Roland Allen called it: The Spontaneous Expansion of the Church. The cumulative effect of hundreds, thousands and even millions of believers who, in their own way, shine like candles in the darkness and go on to light other candles.
It is this, more than anything else, that accounts for the amazing growth of Christianity in China over the past half century in the face of a brutal, authoritarian and atheistic regime committed to the annihilation of all forms of religious expression.
In 1949 when Mao Zedong came to power, all Christian missionaries were deported from China. After four centuries of missionary activity there were around 4 million Christians in China – 3 million Catholics and 1 million Protestants.
Over the next 3 decades, particularly during Mao’s Cultural Revolution, it was believed that Christianity had ceased to exist in China. But then, when the country opened up again in the 1980s it was discovered that the church had largely gone underground and with no official organisation had grown to around 100 million - the result of myriads of tiny candles burning in the night.

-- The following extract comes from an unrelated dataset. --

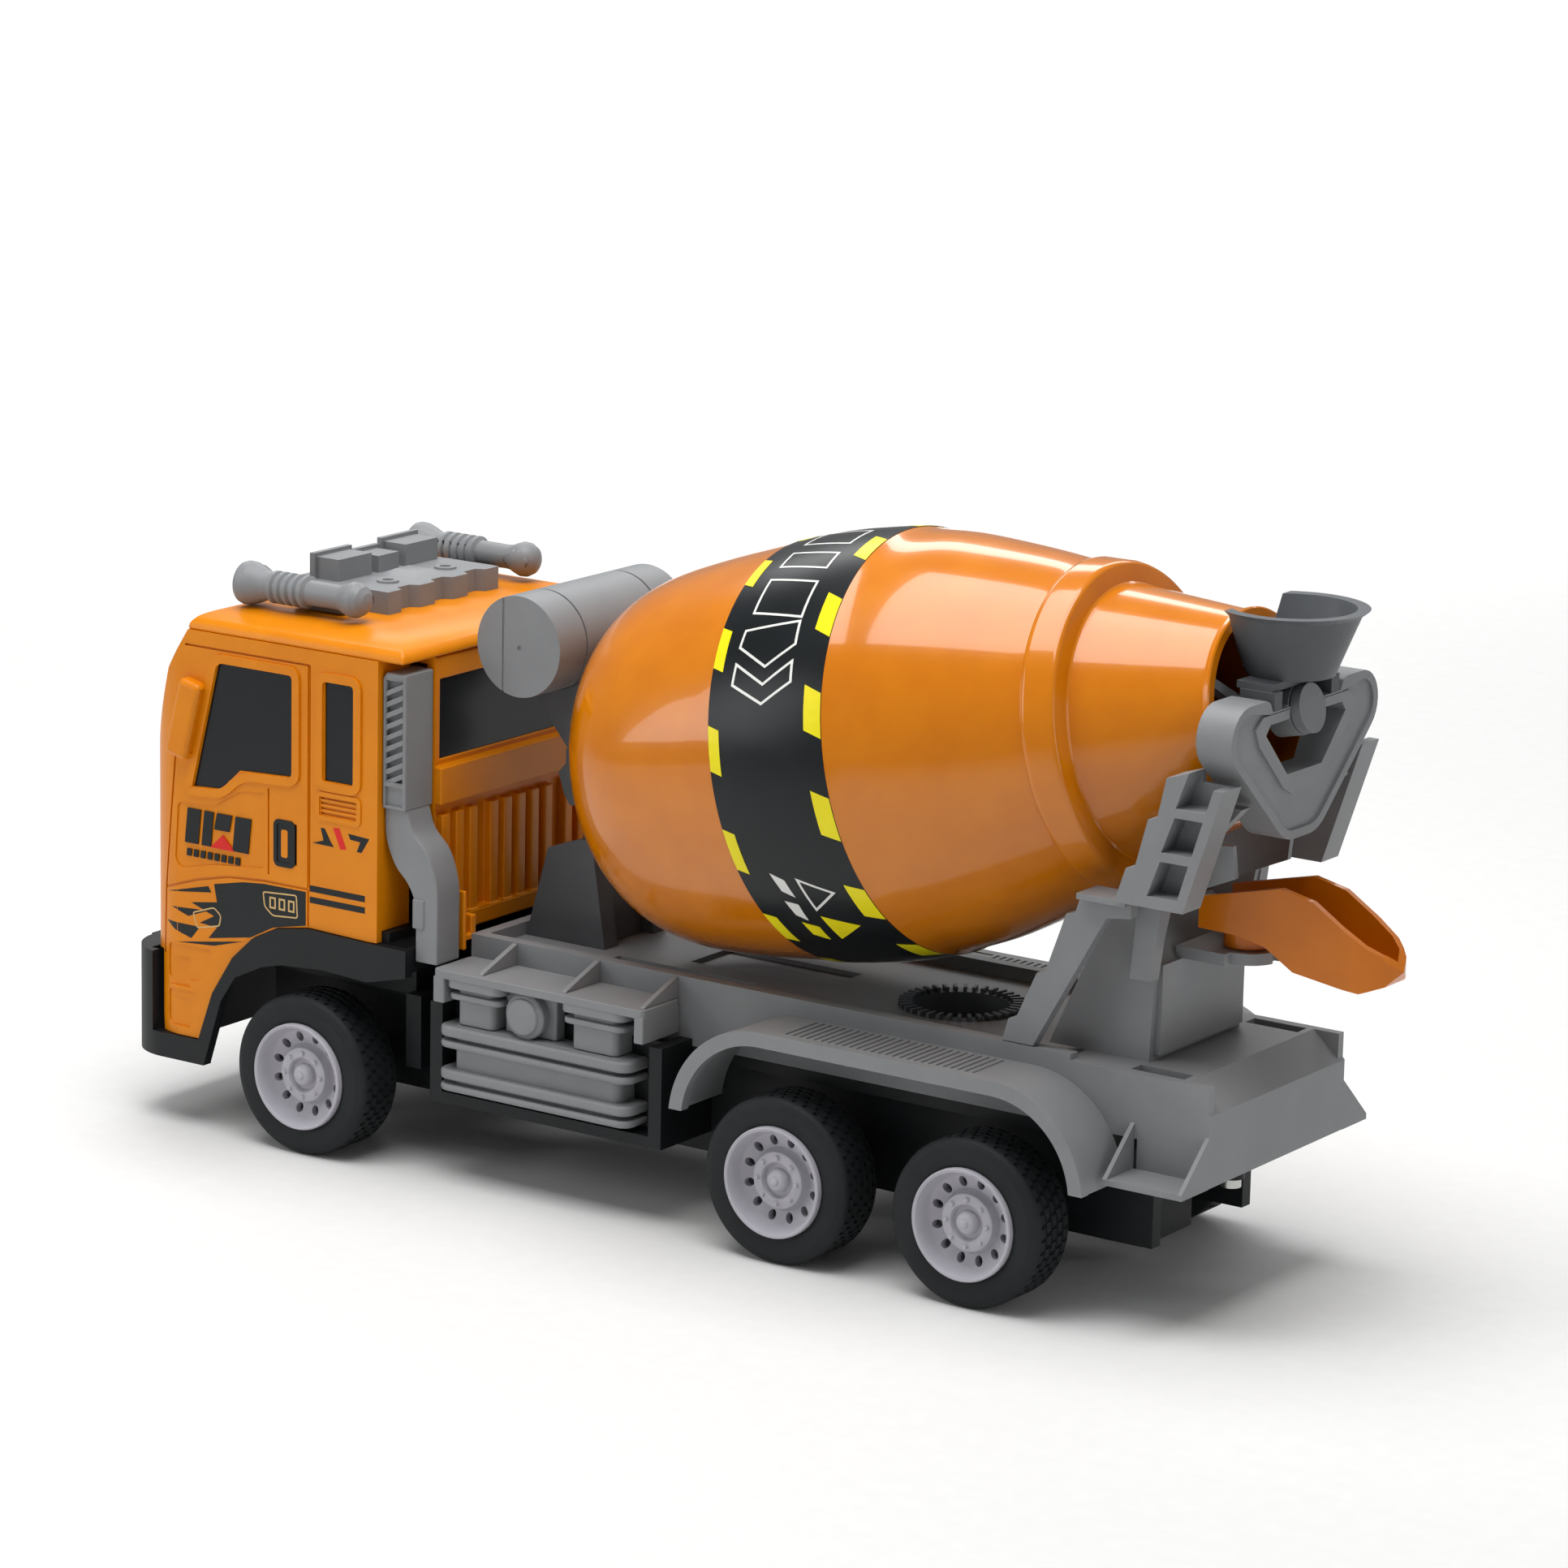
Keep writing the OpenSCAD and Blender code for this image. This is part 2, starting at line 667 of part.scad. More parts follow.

It reminds me of something I once read about the glory days of the American automotive industry. Packard was the last company to get into advertising. It didn’t happen until after the death of the founder, of the company, James Ward Packard.
Whenever he was asked to buy advertising for his cars, he would always say: ‘I don’t need to advertise Packards; just ask the man who owns one.’ And after his death, ‘Ask the man who owns one’ became the Packard slogan; and it worked.
In the same way, faith in Jesus has also been spread primarily by word-of-mouth. The Shepherds at the first Christmas may have heard the good news from angels, and the Wise Men were led by a star, but most people who come to faith do so because of the influence of someone whose life has been changed by it. People just like you.